## INFORMATION PROVIDED

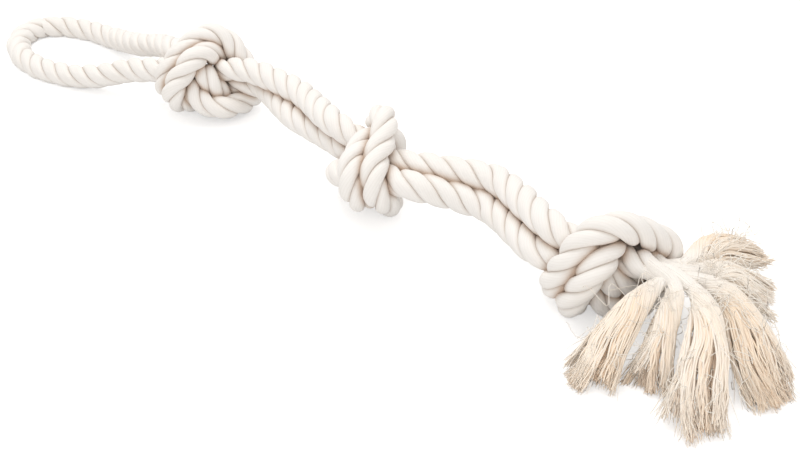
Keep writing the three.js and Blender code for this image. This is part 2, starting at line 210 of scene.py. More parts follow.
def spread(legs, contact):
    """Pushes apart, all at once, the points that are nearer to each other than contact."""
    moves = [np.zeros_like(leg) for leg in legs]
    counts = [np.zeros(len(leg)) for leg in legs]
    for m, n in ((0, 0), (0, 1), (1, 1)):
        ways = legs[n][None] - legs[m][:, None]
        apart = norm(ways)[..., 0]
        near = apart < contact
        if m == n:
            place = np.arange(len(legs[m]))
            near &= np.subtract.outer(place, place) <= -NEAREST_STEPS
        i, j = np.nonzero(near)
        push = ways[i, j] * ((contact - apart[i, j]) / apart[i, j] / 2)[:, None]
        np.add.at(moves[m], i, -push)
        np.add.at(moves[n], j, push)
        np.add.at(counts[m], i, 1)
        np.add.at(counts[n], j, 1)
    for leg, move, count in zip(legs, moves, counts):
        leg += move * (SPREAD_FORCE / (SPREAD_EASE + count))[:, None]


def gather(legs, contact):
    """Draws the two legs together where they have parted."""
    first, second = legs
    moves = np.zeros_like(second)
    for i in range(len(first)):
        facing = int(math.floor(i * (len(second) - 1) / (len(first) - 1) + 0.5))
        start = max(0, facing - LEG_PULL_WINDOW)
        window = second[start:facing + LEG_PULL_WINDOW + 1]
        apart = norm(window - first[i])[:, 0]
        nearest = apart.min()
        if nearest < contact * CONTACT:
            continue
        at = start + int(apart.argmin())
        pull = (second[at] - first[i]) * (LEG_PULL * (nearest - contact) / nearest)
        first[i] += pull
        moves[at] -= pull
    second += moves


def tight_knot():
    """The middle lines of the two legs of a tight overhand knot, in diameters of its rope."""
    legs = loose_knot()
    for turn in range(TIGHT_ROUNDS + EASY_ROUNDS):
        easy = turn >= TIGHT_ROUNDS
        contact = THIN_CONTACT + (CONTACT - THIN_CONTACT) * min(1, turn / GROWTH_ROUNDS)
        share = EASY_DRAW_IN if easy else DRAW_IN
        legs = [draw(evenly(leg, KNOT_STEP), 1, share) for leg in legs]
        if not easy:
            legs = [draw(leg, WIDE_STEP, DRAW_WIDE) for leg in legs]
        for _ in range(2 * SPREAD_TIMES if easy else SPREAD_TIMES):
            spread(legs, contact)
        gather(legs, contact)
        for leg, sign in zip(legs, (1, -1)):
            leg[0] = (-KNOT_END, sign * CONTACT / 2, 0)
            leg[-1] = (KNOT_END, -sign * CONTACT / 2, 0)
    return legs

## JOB
Quote exactly the lines running from the start of the listing above through the line where "leg += move" is found, and output no other lines.

## FULL OUTPUT
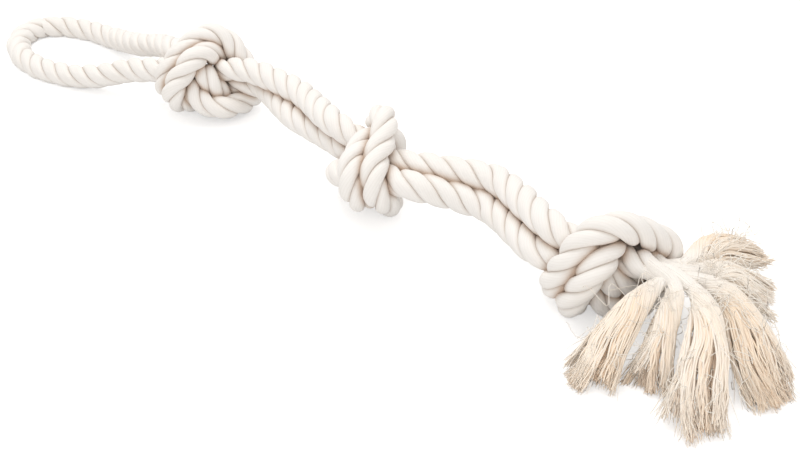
Keep writing the three.js and Blender code for this image. This is part 2, starting at line 210 of scene.py. More parts follow.
def spread(legs, contact):
    """Pushes apart, all at once, the points that are nearer to each other than contact."""
    moves = [np.zeros_like(leg) for leg in legs]
    counts = [np.zeros(len(leg)) for leg in legs]
    for m, n in ((0, 0), (0, 1), (1, 1)):
        ways = legs[n][None] - legs[m][:, None]
        apart = norm(ways)[..., 0]
        near = apart < contact
        if m == n:
            place = np.arange(len(legs[m]))
            near &= np.subtract.outer(place, place) <= -NEAREST_STEPS
        i, j = np.nonzero(near)
        push = ways[i, j] * ((contact - apart[i, j]) / apart[i, j] / 2)[:, None]
        np.add.at(moves[m], i, -push)
        np.add.at(moves[n], j, push)
        np.add.at(counts[m], i, 1)
        np.add.at(counts[n], j, 1)
    for leg, move, count in zip(legs, moves, counts):
        leg += move * (SPREAD_FORCE / (SPREAD_EASE + count))[:, None]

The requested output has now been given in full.